A real thing of beauty: Lot 107, Donald Judd, rare galvanized steel armchair, est. $60-80k at Wright20
I knocked off Donald Judd because I had to; there was no such thing as a Judd Crib. Michael and Gabrielle Boyd, meanwhile, knocked off Donald Judd because they could. By acquiring an extremely rare 1 of 2 Judd armchair in galvanized steel directly from the artist in life, they generated an auratic bubble where fabricating your own Douglas Fir ply chairs was apparently preferable to buying estate editions. Which, in 2010, were fully available, btw.
[few days later update: whoops. they’re gone.]

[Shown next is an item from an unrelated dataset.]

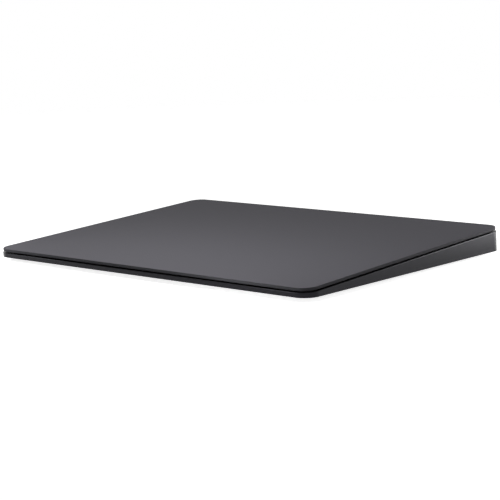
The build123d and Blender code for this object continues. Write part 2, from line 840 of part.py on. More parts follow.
with BuildPart() as switch_on_marker:
    with BuildSketch(rear.offset(-flange_front)):
        with Locations((marker_x, 0)):
            Rectangle(marker_length, slider_height)
    extrude(amount=-marker_thickness)
save(switch_on_marker, "switch_on_marker")

with BuildPart() as switch_nub:
    with BuildSketch(rear.offset(-flange_back)):
        with Locations((slider_rest, 0)):
            Rectangle(nub_length, nub_height)
    extrude(amount=flange_back - carrier_back - nub_reach)
save(switch_nub, "switch_nub")

with BuildPart() as switch_carrier:
    with BuildSketch(rear.offset(-wall)):
        with Locations((-switch_x, 0)):
            Rectangle(carrier_inner_length + 2 * carrier_wall, carrier_inner_height + 2 * carrier_wall)
    extrude(amount=wall - carrier_back)
    with BuildSketch(rear.offset(-wall)):
        with Locations((-switch_x, 0)):
            Rectangle(carrier_inner_length, carrier_inner_height)
    extrude(amount=wall - carrier_inner_back, mode=Mode.SUBTRACT)
    with BuildSketch(rear.offset(-carrier_inner_back)):
        with Locations((-switch_x, 0)):
            Rectangle(nub_slot_length, nub_slot_height)
    extrude(amount=-carrier_wall, mode=Mode.SUBTRACT)
save(switch_carrier, "switch_carrier")

with BuildPart() as switch_body:
    with BuildSketch(rear.offset(-carrier_back)):
        with Locations((-switch_x, 0)):
            Rectangle(switch_body_length, switch_body_height)
    extrude(amount=-switch_body_depth)
    with BuildSketch(rear.offset(-carrier_back)):
        with Locations((-switch_x, 0)):
            Rectangle(nub_slot_length, nub_slot_height)
    extrude(amount=-nub_reach - nub_clearance, mode=Mode.SUBTRACT)
save(switch_body, "switch_body")

# Flat ribbons along the floor, from the force gauges to the logic board
for side, sx in (("left", -1), ("right", 1)):
    plug_x, plug_y = plug_points[f"gauge_{side}"]
    with BuildPart() as gauge_ribbon:
        with BuildSketch(floor_plane):
            with BuildLine():
                FilletPolyline(
                    (sx * leaf_root_x, ribbon_rear_y),
                    (sx * leaf_root_x, gauge_lane_y),
                    (plug_x, gauge_lane_y),
                    (plug_x, plug_y),
                    radius=ribbon_bend_radius,
                )
            trace(line_width=ribbon_width)
            with Locations((sx * leaf_root_x, ribbon_front_y)):
                Rectangle(ribbon_width, ribbon_branch_length, align=(Align.CENTER, Align.MIN))
        extrude(amount=ribbon_thickness)
    save(gauge_ribbon, f"gauge_ribbon_{side}")

# Ribbons that drop from the charging port and from the switch, then run along the floor
with BuildPart() as port_ribbon:
    with BuildSketch(floor_plane):
        with BuildLine():
            FilletPolyline(
                (-ribbon_width, port_lane_y),
                (plug_points["port"][0], port_lane_y),
                plug_points["port"],
                radius=ribbon_bend_radius,
            )
        trace(line_width=ribbon_width)
    extrude(amount=ribbon_thickness)
    with BuildSketch(rear.offset(-wall - port_body_length)):
        Rectangle(2 * ribbon_width, rear_height, align=(Align.CENTER, Align.MAX))
    extrude(amount=-ribbon_thickness)
    split(bisect_by=floor_plane, keep=Keep.TOP)
save(port_ribbon, "port_ribbon")

with BuildPart() as switch_ribbon:
    with BuildSketch(floor_plane):
        with BuildLine():
            Line((switch_x, switch_ribbon_y), plug_points["switch"])
        trace(line_width=ribbon_width)
    extrude(amount=ribbon_thickness)
    with BuildSketch(rear.offset(-carrier_back - switch_body_depth)):
        with Locations((-switch_x, 0)):
            Rectangle(ribbon_width, rear_height, align=(Align.CENTER, Align.MAX))
    extrude(amount=-ribbon_thickness)
    split(bisect_by=floor_plane, keep=Keep.TOP)
save(switch_ribbon, "switch_ribbon")

# Folded ribbon between the moving sensor board and the logic board
with BuildPart() as touch_ribbon:
    with BuildSketch(Plane.YZ.offset(touch_x - touch_ribbon_width / 2)):
        with BuildLine():
            FilletPolyline(*touch_ribbon_points, radius=touch_fold_height * touch_ribbon_bend_share)
        trace(line_width=ribbon_thickness)
    extrude(amount=touch_ribbon_width)
save(touch_ribbon, "touch_ribbon")
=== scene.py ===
import bmesh
import bpy
import json
import math
import random
from mathutils import Matrix, Vector
from mathutils.bvhtree import BVHTree


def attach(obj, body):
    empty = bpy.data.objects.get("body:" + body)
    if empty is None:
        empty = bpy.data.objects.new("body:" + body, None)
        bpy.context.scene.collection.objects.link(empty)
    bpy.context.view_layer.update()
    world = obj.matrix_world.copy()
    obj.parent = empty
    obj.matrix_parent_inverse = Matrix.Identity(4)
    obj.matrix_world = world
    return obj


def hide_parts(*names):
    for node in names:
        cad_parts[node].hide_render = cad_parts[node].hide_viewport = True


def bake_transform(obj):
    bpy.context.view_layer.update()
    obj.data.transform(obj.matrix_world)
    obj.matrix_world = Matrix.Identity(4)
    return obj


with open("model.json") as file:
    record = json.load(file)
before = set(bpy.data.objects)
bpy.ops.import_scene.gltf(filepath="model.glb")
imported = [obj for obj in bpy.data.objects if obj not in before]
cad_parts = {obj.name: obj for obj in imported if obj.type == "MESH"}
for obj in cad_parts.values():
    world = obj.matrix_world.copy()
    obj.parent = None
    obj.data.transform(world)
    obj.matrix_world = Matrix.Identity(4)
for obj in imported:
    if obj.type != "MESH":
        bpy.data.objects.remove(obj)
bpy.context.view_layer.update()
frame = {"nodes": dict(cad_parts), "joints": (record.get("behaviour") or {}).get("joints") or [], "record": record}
nodes = frame["nodes"]
mm = 0.001
print("frame loaded:", len(nodes), "nodes")

# the deck is the sloping plane of the glass: the plate is pressed straight into it
pressAxis = next(Vector(j["axis"]) for j in frame["joints"] if j["name"] == "press")
deckSlope = math.atan2(pressAxis.y, -pressAxis.z)


# camera

cameraView = {
    "azimuth": 42.606,       # degrees from the front towards the right
    "elevation": 9.650,
    "roll": -1.928,
    "distance": 606.8 * mm,
    "focalPixels": 1566.6,   # focal length in pixels of the 500 pixel picture
    "pictureWidth": 500,
    "centreColumn": 245.3,   # where the optical axis meets the picture
    "centreRow": 257.0,
    "sensorWidth": 36,
    "nearest": 0.01,         # what lies nearer or farther than these isn't drawn
    "farthest": 100,
}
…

Lot 111 in the third Boyd sale at Wright20: two After Donald Judd chairs in Douglas fir ply, est. $2-3,000
Lot 110: Sol Lewitt Sao Paulo Biennale t-shirt by M. Officer, est. $500-700, 7 June at Wright20
After he made a giant Italian fresco-colored wall work for them in Hartford, the Wadsworth Atheneum curated Sol Lewitt into the 1996 São Paulo Biennale, where he made giant fresco-colored wall works there, too. Bands of color radiated off of three-, four-, five-, six-, seven-, eight-, and nine-pointed stars. The project was memorialized in a t-shirt collab with M. Officer, the Brazilian Gap. The giant label on the front confirms it was sponsored by the United States Information Agency, The National Endowment for The Arts, The Pew Charitable Trusts, and Arts International IIE [The Institute for International Education].
Verso via Wright20
Five years ago, you could have bought two of these t-shirts for $418. Or you can get one right now on eBay for $1500. If you want to try splitting the difference, a t-shirt owned by modern design aficionados Michael and Gabrielle Boyd is being auctioned in a few days. Me, except for figuring out if these were really screenprinted, I’m not that interested. I’m happy to see what the next Uniqlo collab drags in.